Objective
Repeat the data verbatim.

Data
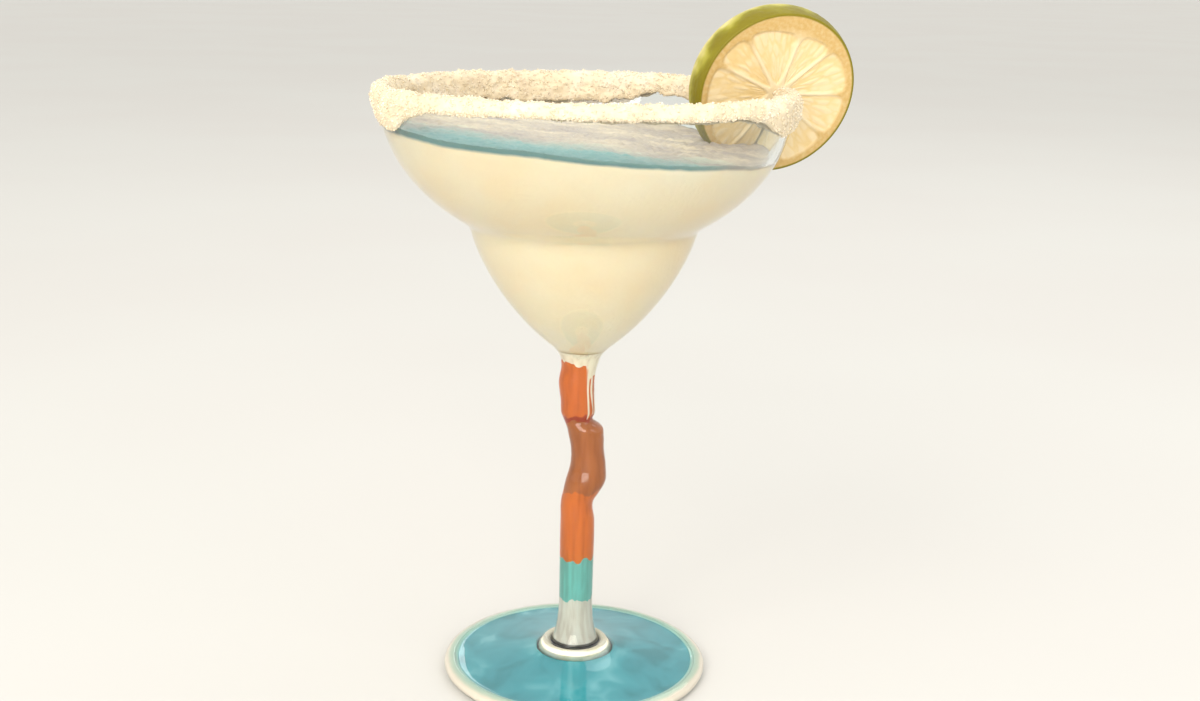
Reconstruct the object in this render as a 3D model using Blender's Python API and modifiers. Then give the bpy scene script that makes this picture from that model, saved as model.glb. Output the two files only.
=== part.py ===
"""A margarita in a hand-blown stemmed glass, with a salted rim and a lime wheel.

Metres, +Z up. The origin is the centre of the foot's flat underside. The glass
was drawn out in one piece, so it is one turned solid with its stem pushed a
little sideways. The drink, the salt crust and the lime wheel are solids of
their own, each a third of a millimetre clear of what it touches.
"""

import math

import bmesh
import bpy
import numpy as np
from mathutils import Matrix, Vector, noise

MM = 0.001
SEGMENTS = 44
GAP = 0.3 * MM

# The two-part bowl
RIM_HEIGHT = 170 * MM
RIM_RADIUS = 57 * MM
WALL = 2 * MM
UPPER_BOWL_DEPTH = 43.9 * MM
UPPER_BOWL_SWEEP = math.radians(49.9)
CREASE = (32.2 * MM, 133.6 * MM)
LOWER_BOWL_TOP = (31.4 * MM, 131 * MM)
LOWER_BOWL_PULLS = ((28.6 * MM, 121.5 * MM), (20.5 * MM, 108.5 * MM))
LOWER_BOWL_END = (9 * MM, 99.4 * MM)
CAVITY_BOTTOM = 98.4 * MM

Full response
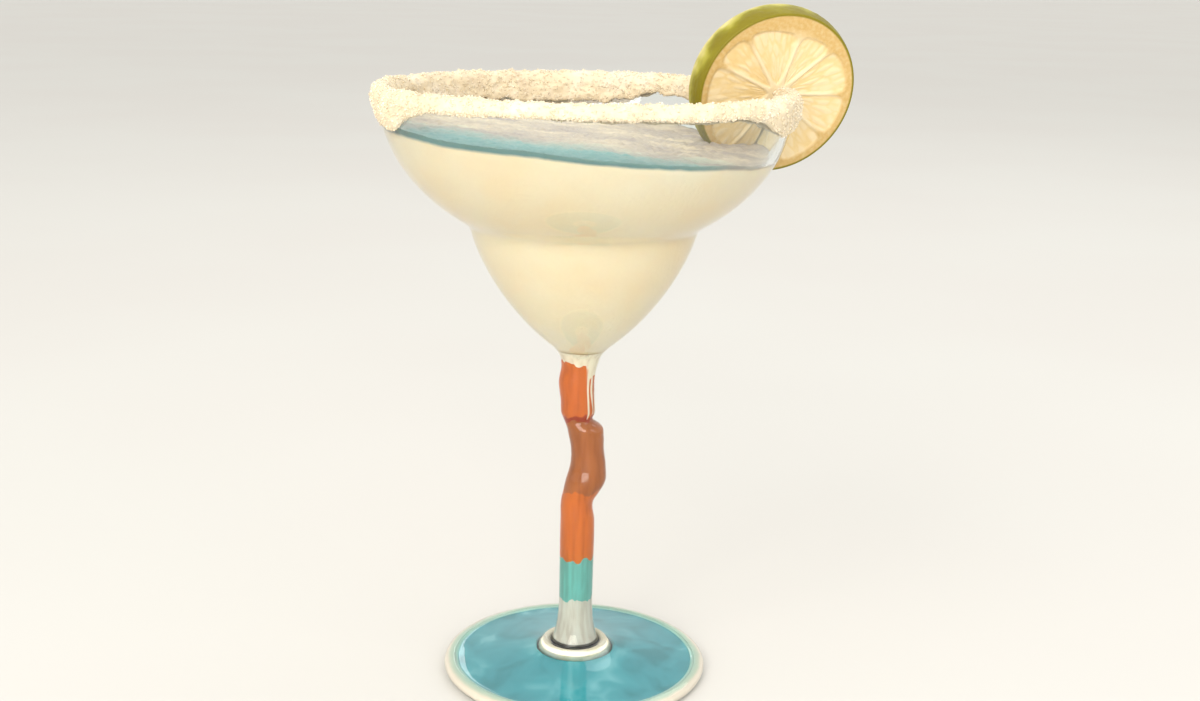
Reconstruct the object in this render as a 3D model using Blender's Python API and modifiers. Then give the bpy scene script that makes this picture from that model, saved as model.glb. Output the two files only.
=== part.py ===
"""A margarita in a hand-blown stemmed glass, with a salted rim and a lime wheel.

Metres, +Z up. The origin is the centre of the foot's flat underside. The glass
was drawn out in one piece, so it is one turned solid with its stem pushed a
little sideways. The drink, the salt crust and the lime wheel are solids of
their own, each a third of a millimetre clear of what it touches.
"""

import math

import bmesh
import bpy
import numpy as np
from mathutils import Matrix, Vector, noise

MM = 0.001
SEGMENTS = 44
GAP = 0.3 * MM

# The two-part bowl
RIM_HEIGHT = 170 * MM
RIM_RADIUS = 57 * MM
WALL = 2 * MM
UPPER_BOWL_DEPTH = 43.9 * MM
UPPER_BOWL_SWEEP = math.radians(49.9)
CREASE = (32.2 * MM, 133.6 * MM)
LOWER_BOWL_TOP = (31.4 * MM, 131 * MM)
LOWER_BOWL_PULLS = ((28.6 * MM, 121.5 * MM), (20.5 * MM, 108.5 * MM))
LOWER_BOWL_END = (9 * MM, 99.4 * MM)
CAVITY_BOTTOM = 98.4 * MM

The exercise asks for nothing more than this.